### Dataset excerpt
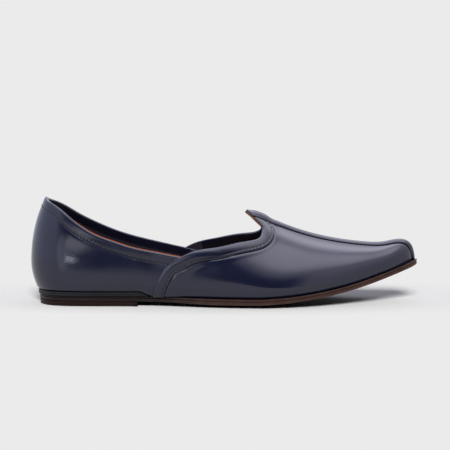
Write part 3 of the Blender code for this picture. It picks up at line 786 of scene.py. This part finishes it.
add_piece("vamp", [shell(outside, inside, crease)], NAVY_CALF, ["upper"])

# %% [markdown]
# ## Folded strips round the openings
#
# Round each opening a strip of the same calf is folded over the edge and stitched down 7 mm
# in. We carry its profile along the edge: every profile point has a distance into the leather
# from the edge and a height over the last. The profile goes up over the strip, round the
# fold, down the inside and back through the wall.

# %% Profiles of the strips, in millimetres (into the leather, over the last)
COLLAR_FOLD = np.array([
    (9.0, -0.30), (8.6, -0.05), (8.2, 0.00), (7.8, 0.03), (7.4, 0.05), (7.0, -0.02), (6.6, 0.07),
    (5.4, 0.18), (3.8, 0.36), (2.6, 0.50), (1.8, 0.54), (1.1, 0.48), (0.6, 0.34), (0.2, 0.10),
    (0.0, -0.25), (0.0, -0.6), (0.2, -0.9), (1.0, -1.05), (4.5, -1.05),
])
THROAT_FOLD = np.array([
    (9.2, -0.45), (8.95, -0.10), (8.8, 0.20), (8.55, 0.50), (8.1, 0.70), (7.5, 0.74),
    (7.0, 0.64), (6.5, 0.76), (5.4, 0.92), (4.0, 1.03), (2.8, 1.02), (1.9, 0.94), (1.1, 0.76),
    (0.5, 0.48), (0.12, 0.10), (0.0, -0.35), (0.03, -0.8), (0.3, -1.15), (1.0, -1.30), (4.5, -1.30),
])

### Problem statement
Give the data again, exactly as it stands.

### Answer to the task
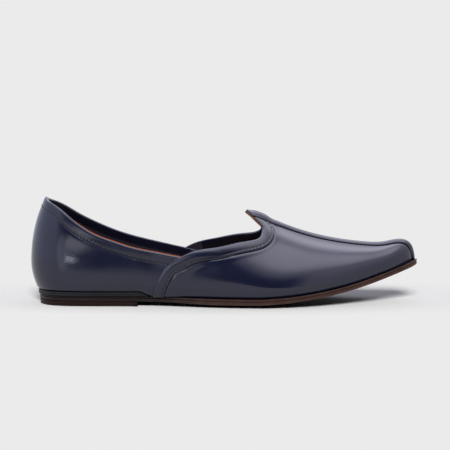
Write part 3 of the Blender code for this picture. It picks up at line 786 of scene.py. This part finishes it.
add_piece("vamp", [shell(outside, inside, crease)], NAVY_CALF, ["upper"])

# %% [markdown]
# ## Folded strips round the openings
#
# Round each opening a strip of the same calf is folded over the edge and stitched down 7 mm
# in. We carry its profile along the edge: every profile point has a distance into the leather
# from the edge and a height over the last. The profile goes up over the strip, round the
# fold, down the inside and back through the wall.

# %% Profiles of the strips, in millimetres (into the leather, over the last)
COLLAR_FOLD = np.array([
    (9.0, -0.30), (8.6, -0.05), (8.2, 0.00), (7.8, 0.03), (7.4, 0.05), (7.0, -0.02), (6.6, 0.07),
    (5.4, 0.18), (3.8, 0.36), (2.6, 0.50), (1.8, 0.54), (1.1, 0.48), (0.6, 0.34), (0.2, 0.10),
    (0.0, -0.25), (0.0, -0.6), (0.2, -0.9), (1.0, -1.05), (4.5, -1.05),
])
THROAT_FOLD = np.array([
    (9.2, -0.45), (8.95, -0.10), (8.8, 0.20), (8.55, 0.50), (8.1, 0.70), (7.5, 0.74),
    (7.0, 0.64), (6.5, 0.76), (5.4, 0.92), (4.0, 1.03), (2.8, 1.02), (1.9, 0.94), (1.1, 0.76),
    (0.5, 0.48), (0.12, 0.10), (0.0, -0.35), (0.03, -0.8), (0.3, -1.15), (1.0, -1.30), (4.5, -1.30),
])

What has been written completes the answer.